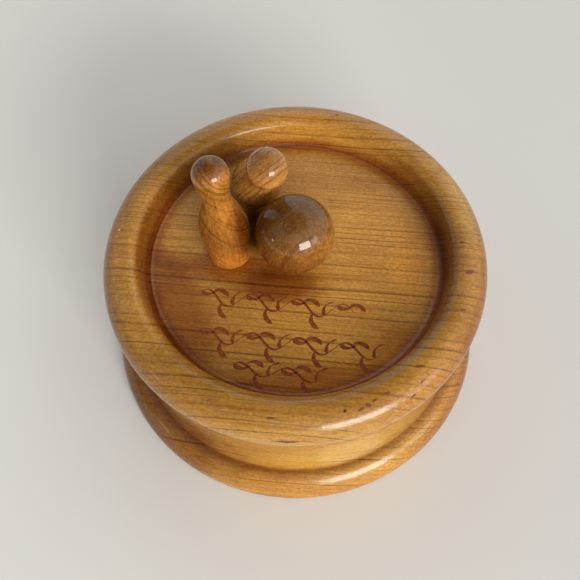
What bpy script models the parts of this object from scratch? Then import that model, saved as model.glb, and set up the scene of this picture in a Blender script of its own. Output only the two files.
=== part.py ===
"""Bowling trophy: a turned wooden pedestal dish that carries two pins and a ball.

Run with: blender --background --python part.py
Units are metres and +Z is up. The origin is the centre of the underside. +X runs to the
right and +Y to the back, as seen by someone who stands in front of the dish.

The pedestal is one block of cherry turned on a lathe. The two pins and the ball are turned
on their own and glued to the floor of the dish, each on a hidden dowel.
"""

import bmesh
import bpy
from math import asin, cos, hypot, pi, radians, sin, tan
from mathutils import Matrix, Vector

MM = 0.001
GAP = 0.3 * MM

# The pedestal: a rounded rim, a wall that leans in to the waist, and a rounded foot
RIM_RADIUS = 75.0 * MM
RIM_ROUND = 10.5 * MM
RIM_CENTRE_Z = 59.1 * MM
RIM_UNDERCUT = radians(9.0)
WAIST_RADIUS = 72.3 * MM
FOOT_RADIUS = 81.0 * MM
FOOT_ROUND = 11.8 * MM
FOOT_EASE = 0.5 * MM

# The recess in its top
FLOOR_Z = 57.5 * MM
SHOULDER_ROUND = 5.0 * MM
WALL_LEAN = radians(12.0)
COVE_ROUND = 3.4 * MM

# The ball
BALL_RADIUS = 15.3 * MM
BALL_AT = Vector((0.2 * MM, 2.3 * MM))

# The dowels, half of each in the dish and half in the figure above it
DOWEL_RADIUS = 3.0 * MM
DOWEL_LENGTH = 16.0 * MM
DOWEL_CHAMFER = 0.5 * MM
BORE_END_ROOM = 0.5 * MM

# The pins: where the axis meets the floor, how far and which way the pin leans, and its
# own radii. A leaning pin's base is sawn on the slant, so that it stands flush.
UPRIGHT_PIN = {
    "at": Vector((-25.8 * MM, 5.3 * MM)),
    "lean": radians(2.7),
    "towards": radians(-161.0),
    "length": 57.0 * MM,
    "base": 8.7 * MM,
    "belly": 9.7 * MM,
    "neck": 5.2 * MM,
    "head": 6.6 * MM,
    "dowel_shift": 0.0,
}
LEANING_PIN = {
    "at": Vector((-17.2 * MM, 35.3 * MM)),
    "lean": radians(29.5),
    "towards": radians(-71.0),
    "length": 57.5 * MM,
    "base": 8.9 * MM,
    "belly": 10.0 * MM,
    "neck": 5.6 * MM,
    "head": 7.4 * MM,
    "dowel_shift": 2.2 * MM,
}
BELLY_AT = 0.31
NECK_AT = 0.69

# Facets round the axis, and along one curve of an outline
PEDESTAL_SIDES = 64
FIGURE_SIDES = 28
DOWEL_SIDES = 16
CURVE_STEPS = 5
SHARP_ANGLE = radians(35.0)
CHAMFER_ANGLE = radians(60.0)

CHERRY = (0.46, 0.22, 0.07)
WALNUT = (0.24, 0.10, 0.035)
BEECH = (0.62, 0.42, 0.22)
LACQUERED = 0.2
BARE = 0.6


def clear_scene():
    """Remove every object of the open scene."""
    for item in list(bpy.data.objects):
        bpy.data.objects.remove(item, do_unlink=True)


def new_collection(name):
    """Make a collection in the scene."""
    collection = bpy.data.collections.new(name)
    bpy.context.scene.collection.children.link(collection)
    return collection


def wood(name, color, roughness):
    """Make the material of one kind of wood."""
    material = bpy.data.materials.new(name)
    material.use_nodes = True
    shader = material.node_tree.nodes["Principled BSDF"]
    shader.inputs["Base Color"].default_value = (*color, 1.0)
    shader.inputs["Roughness"].default_value = roughness
    shader.inputs["Metallic"].default_value = 0.0
    return material


def add_object(name, mesh, collection, material=None):
    """Put a mesh in the scene as one object."""
    item = bpy.data.objects.new(name, mesh)
    if material:
        mesh.materials.append(material)
    collection.objects.link(item)
    return item


def apply_modifiers(item):
    """Turn what the modifiers make into the object's own mesh, shaded smooth."""
    bpy.context.view_layer.update()
    shaped = item.evaluated_get(bpy.context.evaluated_depsgraph_get())
    mesh = bpy.data.meshes.new_from_object(shaped)
    item.modifiers.clear()
    item.data = mesh
    mesh.shade_smooth()
    mesh.set_sharp_from_angle(angle=SHARP_ANGLE)


def arc(centre, radius, start, end, steps=CURVE_STEPS):
    """List the points (radius, height) of an arc about centre."""
    angles = [start + (end - start) * step / steps for step in range(steps + 1)]
    return [(centre[0] + radius * cos(a), centre[1] + radius * sin(a)) for a in angles]


def hollow_arc(start, end, lean, steps=CURVE_STEPS):
    """List the points of a hollow wall that leaves start leaning in by lean."""
    chord = hypot(end[0] - start[0], end[1] - start[1])
    turn = lean - asin((start[0] - end[0]) / chord)
    radius = chord / (2.0 * sin(turn))
    centre = (start[0] + radius * cos(lean), start[1] - radius * sin(lean))
    return arc(centre, radius, pi - lean, pi - lean + 2.0 * turn, steps)


def turned(name, outline, sides, collection, material):
    """Turn an outline, listed from its top to its bottom, round the Z axis."""
    mesh = bpy.data.meshes.new(name)
    points = [(radius, 0.0, height) for radius, height in outline]
    mesh.from_pydata(points, [(i, i + 1) for i in range(len(points) - 1)], [])
    item = add_object(name, mesh, collection, material)
    screw = item.modifiers.new("Turn", "SCREW")
    screw.steps = sides
    screw.render_steps = sides
    screw.use_merge_vertices = True
    screw.merge_threshold = 0.01 * MM
    apply_modifiers(item)
    return item


def cylinder(name, radius, low, high, at, collection, material=None):
    """Make an upright cylinder between two heights."""
    form = bmesh.new()
    bmesh.ops.create_cone(form, cap_ends=True, segments=DOWEL_SIDES, radius1=radius,
                          radius2=radius, depth=high - low)
    mesh = bpy.data.meshes.new(name)
    form.to_mesh(mesh)
    form.free()
    item = add_object(name, mesh, collection, material)
    item.location = (at.x, at.y, (low + high) / 2.0)
    return item


def cut(item, cutter):
    """Cut one object out of another."""
    boolean = item.modifiers.new("Cut " + cutter.name, "BOOLEAN")
    boolean.operation = "DIFFERENCE"
    boolean.object = cutter
    apply_modifiers(item)


def hide_cutter(item):
    """Leave a cutter out of pictures."""
    item.hide_render = True
    item.display_type = "WIRE"
    return item


def pedestal_outline():
    """List the outline of the pedestal, from the dish floor round to the underside."""
    crest_radius = RIM_RADIUS - RIM_ROUND
    crest_z = RIM_CENTRE_Z + RIM_ROUND
    shoulder = (crest_radius, crest_z - SHOULDER_ROUND)
    wall_top = (shoulder[0] - SHOULDER_ROUND * cos(WALL_LEAN),
                shoulder[1] + SHOULDER_ROUND * sin(WALL_LEAN))
    cove_z = FLOOR_Z + COVE_ROUND
    cove_drop = wall_top[1] - (cove_z - COVE_ROUND * sin(WALL_LEAN))
    wall_foot_radius = wall_top[0] - cove_drop * tan(WALL_LEAN)
    cove = (wall_foot_radius - COVE_ROUND * cos(WALL_LEAN), cove_z)
    foot_centre = (FOOT_RADIUS - FOOT_ROUND, 0.0)
    foot_start = (WAIST_RADIUS - foot_centre[0]) / FOOT_ROUND
    foot = arc(foot_centre, FOOT_ROUND, pi / 2.0 - asin(foot_start), asin(FOOT_EASE / FOOT_ROUND))
    rim = arc((crest_radius, RIM_CENTRE_Z), RIM_ROUND, pi / 2.0, -RIM_UNDERCUT, 2 * CURVE_STEPS)
    outline = [(0.0, FLOOR_Z)]
    outline += arc(cove, COVE_ROUND, -pi / 2.0, -WALL_LEAN)
    outline += arc(shoulder, SHOULDER_ROUND, pi - WALL_LEAN, pi / 2.0)[:-1]
    outline += rim
    outline += hollow_arc(rim[-1], foot[0], RIM_UNDERCUT)[1:-1]
    outline += foot
    outline += [(FOOT_RADIUS - FOOT_EASE, 0.0), (0.0, 0.0)]
    return outline


def blend(start, end, steps=CURVE_STEPS):
    """List the points of an S-curve that leaves and arrives along the pin's axis."""
    points = []
    for step in range(steps):
        share = step / steps
        swing = (1.0 - cos(pi * share)) / 2.0
        points.append((start[0] + (end[0] - start[0]) * swing,
                       start[1] + (end[1] - start[1]) * share))
    return points


def pin_outline(pin):
    """List the outline of a pin on its own axis, from the head to below the floor."""
    head = (pin["head"], pin["length"] - pin["head"])
    neck = (pin["neck"], pin["length"] * NECK_AT)
    belly = (pin["belly"], pin["length"] * BELLY_AT)
    base = (pin["base"], 0.0)
    sawn_off = -2.0 * pin["belly"] * tan(pin["lean"]) - GAP
    outline = arc((0.0, head[1]), pin["head"], pi / 2.0, 0.0, 2 * CURVE_STEPS)[:-1]
    outline[0] = (0.0, pin["length"])
    outline += blend(head, neck)
    outline += blend(neck, belly)
    outline += blend(belly, base)
    outline += [base, (pin["base"], sawn_off), (0.0, sawn_off)]
    return outline


def lean_direction(pin):
    """Return the level direction in which a pin leans."""
    return Vector((cos(pin["towards"]), sin(pin["towards"])))


def pin_figure(name, pin, below_floor, collection, material):
    """Make one pin, leaning as it should, and saw its base flush with the floor."""
    item = turned(name, pin_outline(pin), FIGURE_SIDES, collection, material)
    direction = lean_direction(pin)
    hinge = Vector((-direction.y, direction.x, 0.0))
    item.location = (*pin["at"], FLOOR_Z)
    item.rotation_euler = Matrix.Rotation(pin["lean"], 3, hinge).to_euler()
    cut(item, below_floor)
    return item


def ball_figure(collection, material):
    """Make the ball, resting on the floor."""
    form = bmesh.new()
    bmesh.ops.create_uvsphere(form, u_segments=FIGURE_SIDES, v_segments=FIGURE_SIDES // 2,
                              radius=BALL_RADIUS)
    mesh = bpy.data.meshes.new("ball")
    form.to_mesh(mesh)
    form.free()
    item = add_object("ball", mesh, collection, material)
    item.location = (*BALL_AT, FLOOR_Z + GAP + BALL_RADIUS)
    return item


def floor_block(collection):
    """Make the block that saws the figures flush with the floor."""
    size = 4.0 * RIM_RADIUS
    form = bmesh.new()
    bmesh.ops.create_cube(form, size=size)
    mesh = bpy.data.meshes.new("below_floor")
    form.to_mesh(mesh)
    form.free()
    item = add_object("below_floor", mesh, collection)
    item.location = (0.0, 0.0, FLOOR_Z + GAP - size / 2.0)
    return hide_cutter(item)


def dowel_joint(figure, pedestal, at, parts, cutters, material):
    """Bore a figure and the pedestal, and put a dowel in the bore."""
    half = DOWEL_LENGTH / 2.0
    reach = half + BORE_END_ROOM
    bore = cylinder(figure.name + "_bore", DOWEL_RADIUS + GAP, FLOOR_Z - reach, FLOOR_Z + reach,
                    at, cutters)
    hide_cutter(bore)
    cut(figure, bore)
    cut(pedestal, bore)
    dowel = cylinder(figure.name + "_dowel", DOWEL_RADIUS, FLOOR_Z - half, FLOOR_Z + half,
                     at, parts, material)
    bevel = dowel.modifiers.new("Chamfer", "BEVEL")
    bevel.width = DOWEL_CHAMFER
    bevel.segments = 1
    bevel.limit_method = "ANGLE"
    bevel.angle_limit = CHAMFER_ANGLE
    apply_modifiers(dowel)


def build():
    """Build the whole trophy."""
    clear_scene()
    parts = new_collection("bowling_trophy")
    cutters = new_collection("cutters")
    cherry = wood("cherry", CHERRY, LACQUERED)
    below_floor = floor_block(cutters)
    pedestal = turned("pedestal_dish", pedestal_outline(), PEDESTAL_SIDES, parts, cherry)
    ball = ball_figure(parts, wood("ball_walnut", WALNUT, LACQUERED))
    dowel_joint(ball, pedestal, BALL_AT, parts, cutters, wood("ball_beech", BEECH, BARE))
    for name, pin in (("upright_pin", UPRIGHT_PIN), ("leaning_pin", LEANING_PIN)):
        walnut = wood(name + "_walnut", WALNUT, LACQUERED)
        figure = pin_figure(name, pin, below_floor, parts, walnut)
        at = pin["at"] + lean_direction(pin) * pin["dowel_shift"]
        dowel_joint(figure, pedestal, at, parts, cutters, wood(name + "_beech", BEECH, BARE))


build()
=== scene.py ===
"""Looks of the bowling trophy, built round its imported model.

Units are metres, +Z is up and the origin is the centre of the underside. -Y is towards the
viewer. Materials work in millimetres, from each piece's own coordinates.
"""

from math import asin, cos, hypot, pi, radians, sin, tan

import bmesh
import bpy
from mathutils import Matrix, Vector


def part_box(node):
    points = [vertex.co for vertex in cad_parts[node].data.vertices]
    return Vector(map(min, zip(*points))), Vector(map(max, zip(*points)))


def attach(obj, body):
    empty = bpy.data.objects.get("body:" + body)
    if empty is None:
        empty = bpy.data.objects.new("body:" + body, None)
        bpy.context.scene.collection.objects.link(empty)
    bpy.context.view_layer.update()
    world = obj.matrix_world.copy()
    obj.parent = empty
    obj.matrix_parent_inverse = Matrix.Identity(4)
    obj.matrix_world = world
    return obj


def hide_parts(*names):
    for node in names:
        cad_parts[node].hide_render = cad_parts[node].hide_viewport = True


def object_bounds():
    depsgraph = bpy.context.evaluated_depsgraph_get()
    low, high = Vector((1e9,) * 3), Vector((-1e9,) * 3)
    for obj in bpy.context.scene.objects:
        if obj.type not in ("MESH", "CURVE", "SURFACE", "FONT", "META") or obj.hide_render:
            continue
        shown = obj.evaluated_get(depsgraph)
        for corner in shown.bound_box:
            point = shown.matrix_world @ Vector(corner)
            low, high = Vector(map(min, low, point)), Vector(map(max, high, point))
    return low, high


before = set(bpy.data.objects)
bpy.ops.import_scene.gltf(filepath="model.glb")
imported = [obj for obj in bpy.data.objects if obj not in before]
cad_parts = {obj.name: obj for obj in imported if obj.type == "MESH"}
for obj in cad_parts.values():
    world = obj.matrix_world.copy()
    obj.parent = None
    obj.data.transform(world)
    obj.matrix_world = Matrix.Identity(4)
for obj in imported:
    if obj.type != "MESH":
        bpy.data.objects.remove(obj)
CAD_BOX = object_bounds()

MM = 0.001
PER_MM = 1.0 / MM
GAP = 0.3 * MM
BODY = "root"

# The pedestal, as in the model
RIM_RADIUS = 75.0 * MM
RIM_ROUND = 10.5 * MM
RIM_CENTRE_Z = 59.1 * MM
RIM_UNDERCUT = radians(9.0)
WAIST_RADIUS = 72.3 * MM
FOOT_RADIUS = 81.0 * MM
FOOT_ROUND = 11.8 * MM
FOOT_EASE = 0.5 * MM
FLOOR_Z = 57.5 * MM
SHOULDER_ROUND = 5.0 * MM
WALL_LEAN = radians(12.0)
COVE_ROUND = 3.4 * MM

# The pins, as in the model
UPRIGHT_PIN = {
    "at": Vector((-25.8 * MM, 5.3 * MM)),
    "lean": radians(2.7),
    "towards": radians(-161.0),
    "length": 57.0 * MM,
    "base": 8.7 * MM,
    "belly": 9.7 * MM,
    "neck": 5.2 * MM,
    "head": 6.6 * MM,
}
LEANING_PIN = {
    "at": Vector((-17.2 * MM, 35.3 * MM)),
    "lean": radians(29.5),
    "towards": radians(-71.0),
    "length": 57.5 * MM,
    "base": 8.9 * MM,
    "belly": 10.0 * MM,
    "neck": 5.6 * MM,
    "head": 7.4 * MM,
}
BELLY_AT = 0.31
NECK_AT = 0.69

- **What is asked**
Write out, from the lines above, only those from the line with "figure = pin_figure(name, pin, below_floor, parts, walnut)" to the line with "before = set(bpy.data.objects)", exactly as given, including the first and the last.

- **Exercise output**
        figure = pin_figure(name, pin, below_floor, parts, walnut)
        at = pin["at"] + lean_direction(pin) * pin["dowel_shift"]
        dowel_joint(figure, pedestal, at, parts, cutters, wood(name + "_beech", BEECH, BARE))


build()
=== scene.py ===
"""Looks of the bowling trophy, built round its imported model.

Units are metres, +Z is up and the origin is the centre of the underside. -Y is towards the
viewer. Materials work in millimetres, from each piece's own coordinates.
"""

from math import asin, cos, hypot, pi, radians, sin, tan

import bmesh
import bpy
from mathutils import Matrix, Vector


def part_box(node):
    points = [vertex.co for vertex in cad_parts[node].data.vertices]
    return Vector(map(min, zip(*points))), Vector(map(max, zip(*points)))


def attach(obj, body):
    empty = bpy.data.objects.get("body:" + body)
    if empty is None:
        empty = bpy.data.objects.new("body:" + body, None)
        bpy.context.scene.collection.objects.link(empty)
    bpy.context.view_layer.update()
    world = obj.matrix_world.copy()
    obj.parent = empty
    obj.matrix_parent_inverse = Matrix.Identity(4)
    obj.matrix_world = world
    return obj


def hide_parts(*names):
    for node in names:
        cad_parts[node].hide_render = cad_parts[node].hide_viewport = True


def object_bounds():
    depsgraph = bpy.context.evaluated_depsgraph_get()
    low, high = Vector((1e9,) * 3), Vector((-1e9,) * 3)
    for obj in bpy.context.scene.objects:
        if obj.type not in ("MESH", "CURVE", "SURFACE", "FONT", "META") or obj.hide_render:
            continue
        shown = obj.evaluated_get(depsgraph)
        for corner in shown.bound_box:
            point = shown.matrix_world @ Vector(corner)
            low, high = Vector(map(min, low, point)), Vector(map(max, high, point))
    return low, high


before = set(bpy.data.objects)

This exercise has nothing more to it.